Atomic, or read-modify-write, operations are their own little sequence in the larger ordering. It is guaranteed that the read, the operation, and the write happen atomically. Any other ordering is given by the memory order parameter to the operation. E.g. specifying relaxed ordering says no constraints otherwise apply to any other variables. I.e. there is no acquire or release implied by the operation. Specifying memory_order_acq_rel says that not only is the operation atomic, but that the read is an acquire and the write is a release -- if the thread reads a value from another write with release semantics, all other atomics now have the appropriate ordering constraint in this thread.

A fetch_add with relaxed memory order might be used for an statistics counter in profiling. At the end of the operation, all threads will have done something else to assure all those counter increments are now visible to the final reader, but in the intermediate state we don't care so long as the final total adds up. However this does not imply that intermediate reads can sample values that were never part of the count. E.g. if we're always adding even values to a counter starting at 0, no thread should ever read an odd value regardless of ordering.

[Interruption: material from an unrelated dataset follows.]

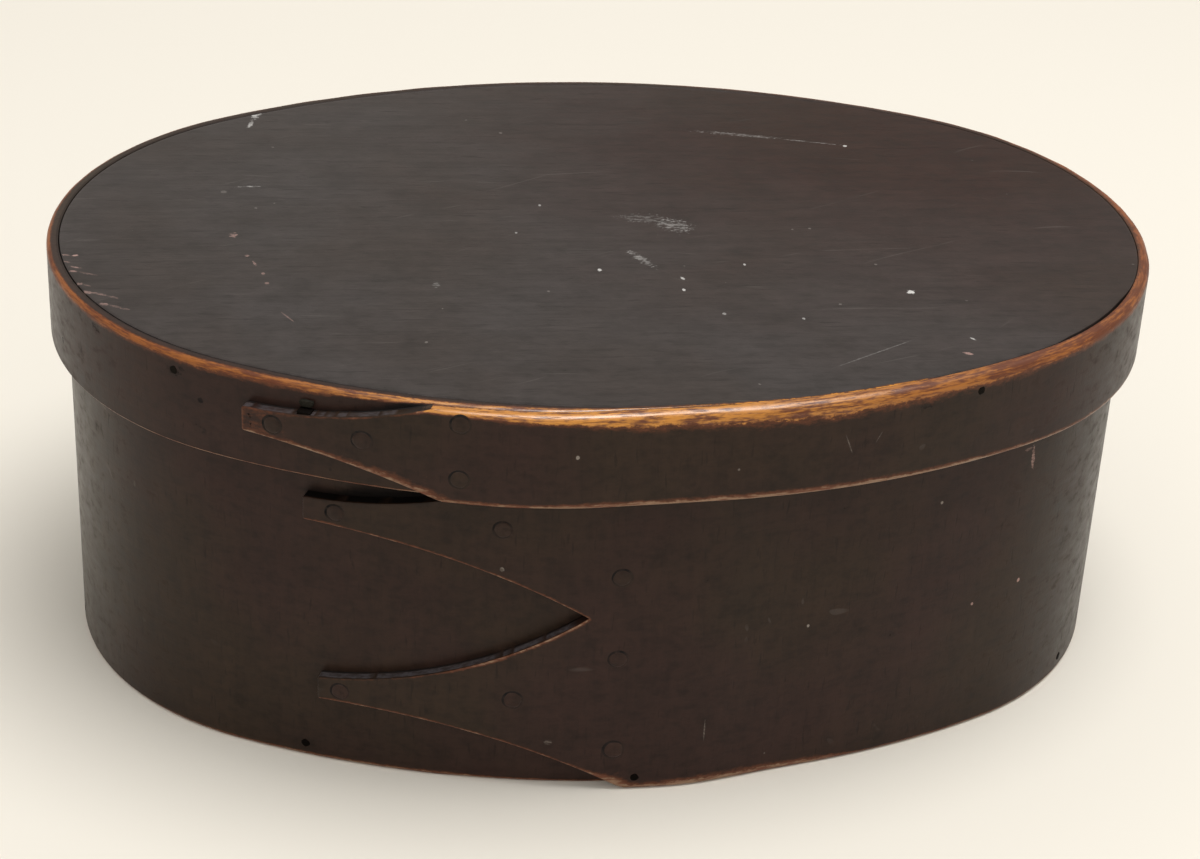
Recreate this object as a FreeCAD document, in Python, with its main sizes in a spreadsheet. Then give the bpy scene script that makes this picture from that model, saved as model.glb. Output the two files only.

I am a bit put off by not being able to point to a specific piece of text in the standard which says there can be no side effects to atomic variables other than those explicitly encoded in the program somehow. Lots of things mention side effects, but it seems to be taken for granted that the side effects are those specified by the source and not anything made up by the compiler. Don't have time to track this down right now, but there is a lot of stuff that would not work if this were not guaranteed and part of the point of std::atomic is to get this constraint as it is not guaranteed by other variables. (It is somewhat provided by volatile, or at least is intended to be. Part of the reason we have this degree of specification for memory ordering around std::atomic is because volatile never became well enough specified to reason about in detail and no one set of constraints met all needs.)